[CAD and scene scripts]
== == ==

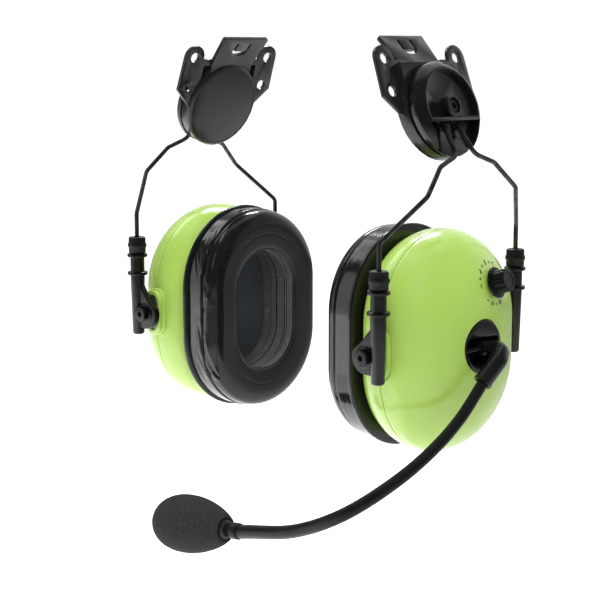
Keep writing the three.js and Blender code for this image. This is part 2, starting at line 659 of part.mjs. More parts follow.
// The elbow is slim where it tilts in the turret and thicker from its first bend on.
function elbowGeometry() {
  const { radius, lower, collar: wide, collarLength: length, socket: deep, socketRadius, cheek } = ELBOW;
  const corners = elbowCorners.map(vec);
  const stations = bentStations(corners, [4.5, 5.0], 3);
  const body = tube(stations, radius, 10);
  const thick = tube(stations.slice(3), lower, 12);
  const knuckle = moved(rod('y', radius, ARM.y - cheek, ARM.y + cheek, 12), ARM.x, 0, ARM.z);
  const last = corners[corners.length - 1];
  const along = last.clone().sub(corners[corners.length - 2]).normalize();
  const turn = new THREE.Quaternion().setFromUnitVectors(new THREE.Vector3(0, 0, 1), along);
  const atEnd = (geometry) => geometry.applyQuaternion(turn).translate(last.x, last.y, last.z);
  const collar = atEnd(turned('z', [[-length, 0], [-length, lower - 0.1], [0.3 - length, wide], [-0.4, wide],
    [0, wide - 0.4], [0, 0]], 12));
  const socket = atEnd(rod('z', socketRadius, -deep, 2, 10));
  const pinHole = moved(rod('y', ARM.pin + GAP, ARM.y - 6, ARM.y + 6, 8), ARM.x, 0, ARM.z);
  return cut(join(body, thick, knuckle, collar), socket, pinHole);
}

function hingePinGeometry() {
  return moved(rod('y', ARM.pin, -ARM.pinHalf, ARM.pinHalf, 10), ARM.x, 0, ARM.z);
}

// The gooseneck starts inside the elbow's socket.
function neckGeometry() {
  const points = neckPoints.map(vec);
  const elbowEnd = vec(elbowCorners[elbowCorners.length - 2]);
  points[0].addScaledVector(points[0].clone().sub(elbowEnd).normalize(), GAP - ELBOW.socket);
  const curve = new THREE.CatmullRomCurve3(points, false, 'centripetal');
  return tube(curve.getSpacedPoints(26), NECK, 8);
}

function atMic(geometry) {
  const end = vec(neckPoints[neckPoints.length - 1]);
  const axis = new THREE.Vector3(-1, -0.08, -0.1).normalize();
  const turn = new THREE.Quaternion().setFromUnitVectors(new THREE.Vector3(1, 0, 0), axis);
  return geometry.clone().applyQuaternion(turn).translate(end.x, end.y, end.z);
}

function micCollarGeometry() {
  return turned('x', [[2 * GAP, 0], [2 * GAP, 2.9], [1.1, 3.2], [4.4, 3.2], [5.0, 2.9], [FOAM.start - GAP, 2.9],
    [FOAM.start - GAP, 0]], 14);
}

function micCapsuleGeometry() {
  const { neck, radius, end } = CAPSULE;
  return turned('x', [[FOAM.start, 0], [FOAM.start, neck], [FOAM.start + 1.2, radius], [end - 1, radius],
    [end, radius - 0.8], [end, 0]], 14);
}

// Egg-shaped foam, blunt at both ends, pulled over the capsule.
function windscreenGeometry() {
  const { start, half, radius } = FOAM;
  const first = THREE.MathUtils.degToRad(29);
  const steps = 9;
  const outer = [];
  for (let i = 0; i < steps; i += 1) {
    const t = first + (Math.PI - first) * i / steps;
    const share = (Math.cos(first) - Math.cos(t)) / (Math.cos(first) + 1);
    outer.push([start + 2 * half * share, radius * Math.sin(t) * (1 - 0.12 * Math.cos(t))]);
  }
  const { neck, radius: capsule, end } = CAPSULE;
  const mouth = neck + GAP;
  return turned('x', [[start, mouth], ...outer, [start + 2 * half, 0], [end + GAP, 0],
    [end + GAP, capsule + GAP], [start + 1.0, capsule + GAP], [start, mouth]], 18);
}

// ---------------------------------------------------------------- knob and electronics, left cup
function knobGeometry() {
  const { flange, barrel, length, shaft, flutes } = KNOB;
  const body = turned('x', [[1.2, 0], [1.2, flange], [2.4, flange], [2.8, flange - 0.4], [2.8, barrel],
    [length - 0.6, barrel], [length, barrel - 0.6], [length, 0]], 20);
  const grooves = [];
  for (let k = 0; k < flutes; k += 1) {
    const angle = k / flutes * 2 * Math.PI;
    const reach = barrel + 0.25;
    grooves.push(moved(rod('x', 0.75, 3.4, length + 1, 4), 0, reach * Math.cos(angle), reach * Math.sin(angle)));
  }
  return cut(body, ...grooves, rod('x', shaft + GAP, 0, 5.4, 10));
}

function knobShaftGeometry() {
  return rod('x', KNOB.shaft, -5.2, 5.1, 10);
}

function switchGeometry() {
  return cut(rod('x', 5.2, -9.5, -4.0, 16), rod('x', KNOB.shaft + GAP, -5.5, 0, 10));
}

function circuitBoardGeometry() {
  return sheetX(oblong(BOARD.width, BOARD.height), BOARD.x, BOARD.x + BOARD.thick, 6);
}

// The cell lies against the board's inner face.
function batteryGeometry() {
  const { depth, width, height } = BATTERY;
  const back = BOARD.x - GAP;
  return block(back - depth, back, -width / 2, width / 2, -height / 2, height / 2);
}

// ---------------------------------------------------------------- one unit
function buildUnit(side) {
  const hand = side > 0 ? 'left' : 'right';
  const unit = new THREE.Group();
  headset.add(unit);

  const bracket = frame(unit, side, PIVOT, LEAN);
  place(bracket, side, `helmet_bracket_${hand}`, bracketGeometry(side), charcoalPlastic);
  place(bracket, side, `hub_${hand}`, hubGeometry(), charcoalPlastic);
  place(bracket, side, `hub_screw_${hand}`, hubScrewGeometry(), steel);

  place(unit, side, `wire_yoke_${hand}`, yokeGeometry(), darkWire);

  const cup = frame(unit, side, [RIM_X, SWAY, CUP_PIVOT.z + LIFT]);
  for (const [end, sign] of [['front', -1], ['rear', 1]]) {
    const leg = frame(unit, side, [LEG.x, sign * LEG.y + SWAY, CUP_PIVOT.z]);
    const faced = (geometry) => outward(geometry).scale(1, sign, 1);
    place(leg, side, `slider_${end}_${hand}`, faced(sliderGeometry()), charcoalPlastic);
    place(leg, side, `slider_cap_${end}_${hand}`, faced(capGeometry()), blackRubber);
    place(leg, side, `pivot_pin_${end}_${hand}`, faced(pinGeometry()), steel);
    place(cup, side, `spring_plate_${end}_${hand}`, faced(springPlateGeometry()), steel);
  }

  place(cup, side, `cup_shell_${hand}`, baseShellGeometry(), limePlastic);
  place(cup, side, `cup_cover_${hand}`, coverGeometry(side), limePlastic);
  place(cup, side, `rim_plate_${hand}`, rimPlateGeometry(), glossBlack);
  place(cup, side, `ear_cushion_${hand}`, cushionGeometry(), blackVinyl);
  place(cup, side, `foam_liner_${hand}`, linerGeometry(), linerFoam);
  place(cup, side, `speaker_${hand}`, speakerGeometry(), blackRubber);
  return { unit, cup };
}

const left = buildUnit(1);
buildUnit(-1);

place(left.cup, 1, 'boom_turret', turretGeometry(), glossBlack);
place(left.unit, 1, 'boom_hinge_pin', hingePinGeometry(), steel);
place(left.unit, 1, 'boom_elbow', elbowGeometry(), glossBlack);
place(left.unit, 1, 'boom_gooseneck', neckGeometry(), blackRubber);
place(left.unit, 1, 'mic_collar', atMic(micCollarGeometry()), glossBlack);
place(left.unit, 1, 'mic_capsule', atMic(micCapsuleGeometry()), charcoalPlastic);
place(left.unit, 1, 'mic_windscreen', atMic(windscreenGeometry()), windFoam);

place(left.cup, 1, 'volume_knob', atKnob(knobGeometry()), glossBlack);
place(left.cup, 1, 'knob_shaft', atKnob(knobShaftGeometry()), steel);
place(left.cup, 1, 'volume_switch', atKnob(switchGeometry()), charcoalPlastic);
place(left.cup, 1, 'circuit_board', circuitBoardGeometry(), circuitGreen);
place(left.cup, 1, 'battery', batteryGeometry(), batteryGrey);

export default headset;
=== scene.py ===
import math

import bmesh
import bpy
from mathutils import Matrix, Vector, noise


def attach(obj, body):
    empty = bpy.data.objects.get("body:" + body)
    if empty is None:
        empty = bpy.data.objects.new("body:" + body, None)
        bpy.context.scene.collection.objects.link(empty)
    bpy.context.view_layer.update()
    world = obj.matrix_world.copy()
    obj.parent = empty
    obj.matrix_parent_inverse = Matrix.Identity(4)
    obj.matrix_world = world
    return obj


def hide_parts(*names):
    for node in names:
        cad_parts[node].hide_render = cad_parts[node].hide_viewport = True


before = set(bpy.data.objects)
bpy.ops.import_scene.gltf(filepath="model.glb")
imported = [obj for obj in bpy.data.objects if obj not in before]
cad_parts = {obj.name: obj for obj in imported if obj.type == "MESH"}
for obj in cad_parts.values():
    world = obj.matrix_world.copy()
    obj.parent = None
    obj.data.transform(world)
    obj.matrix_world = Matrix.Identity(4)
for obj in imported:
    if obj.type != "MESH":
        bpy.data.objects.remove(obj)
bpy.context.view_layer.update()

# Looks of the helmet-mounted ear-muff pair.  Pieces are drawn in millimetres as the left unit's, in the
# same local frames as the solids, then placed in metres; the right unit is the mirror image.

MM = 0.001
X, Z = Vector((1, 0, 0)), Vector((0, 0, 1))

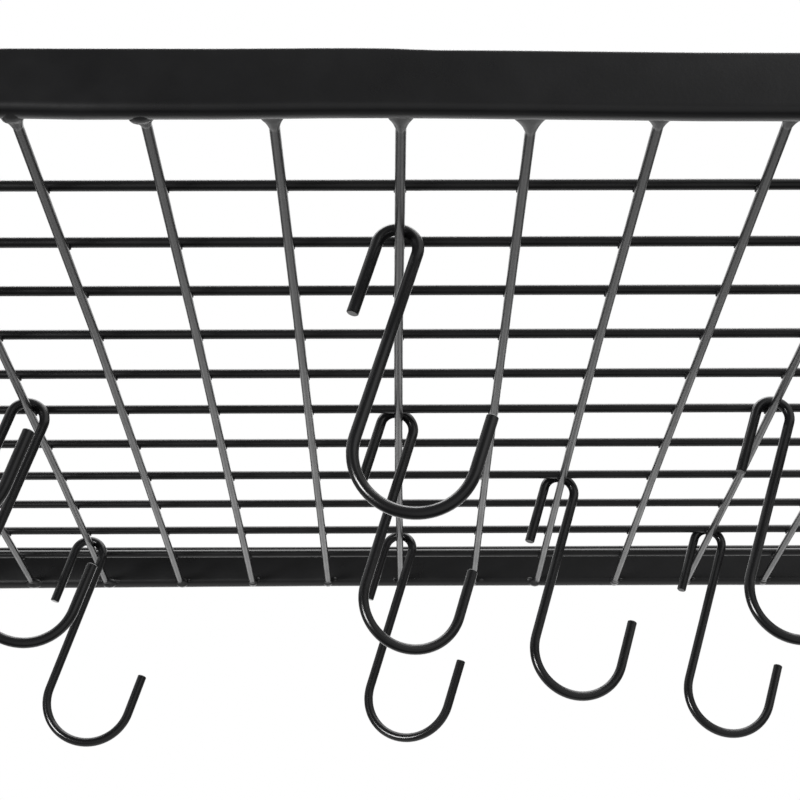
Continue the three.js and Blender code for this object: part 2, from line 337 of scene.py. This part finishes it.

== == ==

◆ Problem to work on
Repeat exactly the lines running from the one with "1, 'volume_knob', atKnob(knobGeometry()), glossBlack);" through the one with "for node in", both included.

◆ Output for this exercise
place(left.cup, 1, 'volume_knob', atKnob(knobGeometry()), glossBlack);
place(left.cup, 1, 'knob_shaft', atKnob(knobShaftGeometry()), steel);
place(left.cup, 1, 'volume_switch', atKnob(switchGeometry()), charcoalPlastic);
place(left.cup, 1, 'circuit_board', circuitBoardGeometry(), circuitGreen);
place(left.cup, 1, 'battery', batteryGeometry(), batteryGrey);

export default headset;
=== scene.py ===
import math

import bmesh
import bpy
from mathutils import Matrix, Vector, noise


def attach(obj, body):
    empty = bpy.data.objects.get("body:" + body)
    if empty is None:
        empty = bpy.data.objects.new("body:" + body, None)
        bpy.context.scene.collection.objects.link(empty)
    bpy.context.view_layer.update()
    world = obj.matrix_world.copy()
    obj.parent = empty
    obj.matrix_parent_inverse = Matrix.Identity(4)
    obj.matrix_world = world
    return obj


def hide_parts(*names):
    for node in names:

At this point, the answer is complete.